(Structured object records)
==*==

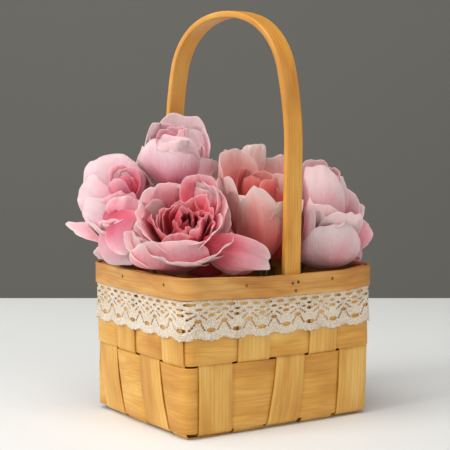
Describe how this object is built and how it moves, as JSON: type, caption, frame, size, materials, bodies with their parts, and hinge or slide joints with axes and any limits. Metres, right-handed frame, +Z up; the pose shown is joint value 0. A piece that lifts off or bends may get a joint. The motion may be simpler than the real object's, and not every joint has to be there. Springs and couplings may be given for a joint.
{
  "type": "flower girl basket",
  "caption": "Woven wood-chip gift basket with a bent strip handle, nailed rim bands and lace trim, filled with pink fabric peonies whose wire stems stand in florist's foam.",
  "frame": {"origin": "under the middle of the base, on the floor", "axes": "+Z up; -Y is the front, the wider wall where the handle's front foot is nailed; +X right as seen from the front"},
  "size_m": [0.186, 0.123, 0.2656],
  "materials": {
    "veneer": "raw pine or poplar veneer, satin",
    "weaver_veneer": "raw veneer, satin",
    "rim_wood": "raw veneer, satin",
    "handle_wood": "clear-coated bent wood, satin",
    "nail": "dull steel",
    "lace": "cream cotton torchon lace",
    "foam": "dry florist's foam",
    "petal": "silky dyed polyester, paler at the rims",
    "calyx": "moulded green",
    "stem": "plastic-coated wire"
  },
  "bodies": {
    "basket": {"stave_front_1": "veneer", "stave_front_2": "veneer", "stave_front_3": "veneer", "stave_front_4": "veneer", "stave_front_5": "veneer", "stave_side_1": "veneer", "stave_side_2": "veneer", "stave_side_3": "veneer", "stave_side_4": "veneer", "weaver_lower": "weaver_veneer", "weaver_upper": "weaver_veneer", "rim_outer": "rim_wood", "rim_inner": "rim_wood", "handle": "handle_wood", "rim_nails": "nail", "handle_nails": "nail", "lace_trim": "lace", "foam_block": "foam"},
    "left_flower": {"left_bloom": "petal", "left_calyx": "calyx", "left_stem": "stem"},
    "back_flower": {"back_bloom": "petal", "back_calyx": "calyx", "back_stem": "stem"},
    "front_left_flower": {"front_left_bloom": "petal", "front_left_calyx": "calyx", "front_left_stem": "stem"},
    "middle_flower": {"middle_bloom": "petal", "middle_calyx": "calyx", "middle_stem": "stem"},
    "right_flower": {"right_bloom": "petal", "right_calyx": "calyx", "right_stem": "stem"},
    "back_right_flower": {"back_right_bloom": "petal", "back_right_calyx": "calyx", "back_right_stem": "stem"}
  },
  "joints": [
    {"name": "left_flower_lift", "type": "slide", "parent": "basket", "child": "left_flower", "axis": [-0.3216, 0.1579, 0.9336], "range_m": [0, 0.09]},
    {"name": "back_flower_lift", "type": "slide", "parent": "basket", "child": "back_flower", "axis": [0, 0, 1], "range_m": [0, 0.042]},
    {"name": "front_left_flower_lift", "type": "slide", "parent": "basket", "child": "front_left_flower", "axis": [-0.2736, -0.1336, 0.9525], "range_m": [0, 0.09]},
    {"name": "middle_flower_lift", "type": "slide", "parent": "basket", "child": "middle_flower", "axis": [0, 0, 1], "range_m": [0, 0.055]},
    {"name": "right_flower_lift", "type": "slide", "parent": "basket", "child": "right_flower", "axis": [0.3002, -0.1532, 0.9415], "range_m": [0, 0.09]},
    {"name": "back_right_flower_lift", "type": "slide", "parent": "basket", "child": "back_right_flower", "axis": [0.3216, 0.1579, 0.9336], "range_m": [0, 0.09]}
  ]
}
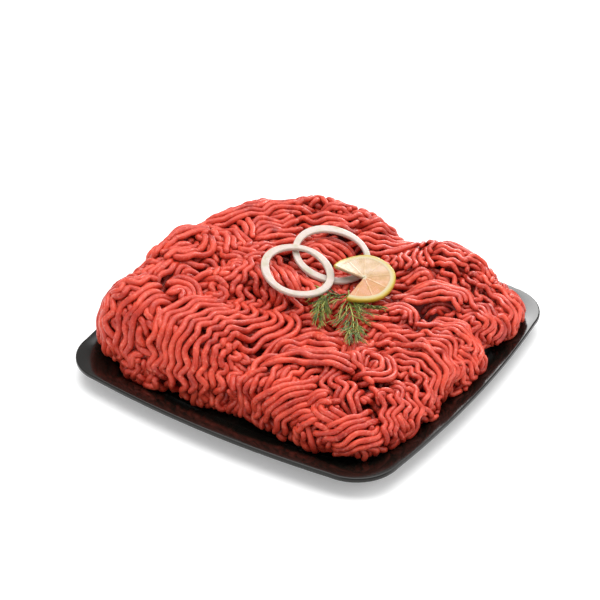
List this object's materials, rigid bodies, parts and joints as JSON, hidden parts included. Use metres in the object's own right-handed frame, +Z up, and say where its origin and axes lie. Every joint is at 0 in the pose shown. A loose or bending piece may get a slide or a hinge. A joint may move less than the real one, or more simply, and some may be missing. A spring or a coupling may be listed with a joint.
{
  "type": "meat tray pack",
  "caption": "Square flat-floored tray holding a broad heap of raw minced meat in wavy strands, dressed with onion rings, a cut slice of lemon and a sprig of dill.",
  "frame": {"origin": "middle of the tray's underside, on the surface that it stands on", "axes": "+Z up out of the tray; +X and +Y square to the tray's sides, with the heap's taller half towards -X"},
  "size_m": [0.3136, 0.3136, 0.079],
  "materials": {
    "tray": "glossy black moulded melamine",
    "meat": "raw minced meat, moist, salmon red with paler highlights",
    "onion": "raw white onion, translucent and slightly wet",
    "lemon": "fresh lemon flesh, pith and yellow rind, wet",
    "dill": "fresh dill, soft green, matt"
  },
  "bodies": {
    "root": {"tray": "tray", "mince_heap": "meat", "onion_ring_front": "onion", "onion_ring_back": "onion", "lemon_slice": "lemon", "dill_sprig": "dill"}
  },
  "joints": []
}
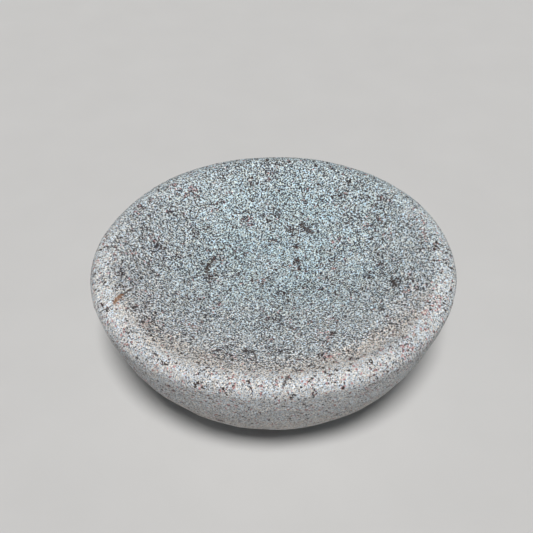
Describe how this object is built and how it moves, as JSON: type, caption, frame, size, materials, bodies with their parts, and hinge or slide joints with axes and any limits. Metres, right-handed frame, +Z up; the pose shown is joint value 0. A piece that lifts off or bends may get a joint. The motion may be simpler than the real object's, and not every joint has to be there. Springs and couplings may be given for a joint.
{
  "type": "stone bowl",
  "caption": "Round shallow hand-carved stone bowl with a thick rounded lip, a broad dished basin and a body that draws in to a small flat foot.",
  "frame": {"origin": "middle of the bowl's footprint, on the surface it stands on", "axes": "+Z up out of the basin, +X towards the side where the rim stands highest, -Y towards the viewer"},
  "size_m": [0.1998, 0.1992, 0.0804],
  "materials": {
    "stone": "fine-grained pale grey granite, hand dressed, matt"
  },
  "bodies": {
    "root": {"stone_bowl": "stone"}
  },
  "joints": []
}
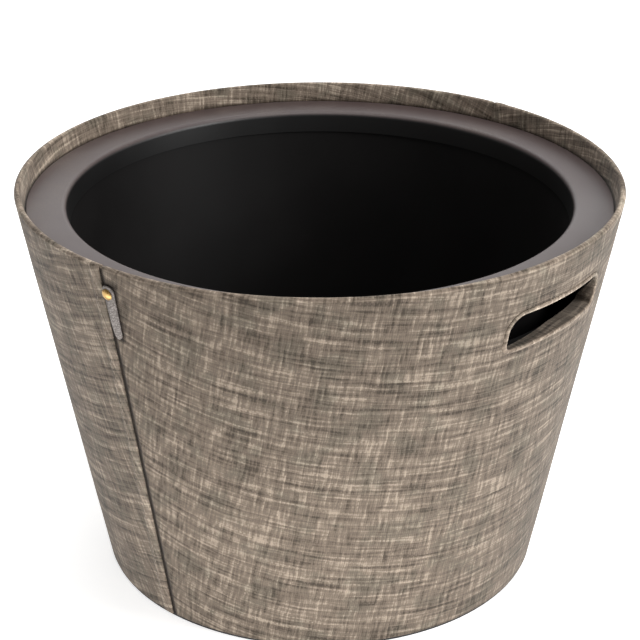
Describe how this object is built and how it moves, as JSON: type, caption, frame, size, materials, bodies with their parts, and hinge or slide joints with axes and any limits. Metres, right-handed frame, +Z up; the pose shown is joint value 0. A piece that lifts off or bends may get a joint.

==*==

Take every line from the data above that holds "origin" and copy it out.

▶ Response to this exercise:
  "frame": {"origin": "under the middle of the base, on the floor", "axes": "+Z up; -Y is the front, the wider wall where the handle's front foot is nailed; +X right as seen from the front"},
List this object's materials, rigid bodies, parts and joints as JSON, hidden parts included. Use metres in the object's own right-handed frame, +Z up, and say where its origin and axes lie. Every joint is at 0 in the pose shown. A loose or bending piece may get a slide or a hinge. A joint may move less than the real one, or more simply, and some may be missing. A spring or a coupling may be listed with a joint.
  "frame": {"origin": "middle of the tray's underside, on the surface that it stands on", "axes": "+Z up out of the tray; +X and +Y square to the tray's sides, with the heap's taller half towards -X"},
  "frame": {"origin": "middle of the bowl's footprint, on the surface it stands on", "axes": "+Z up out of the basin, +X towards the side where the rim stands highest, -Y towards the viewer"},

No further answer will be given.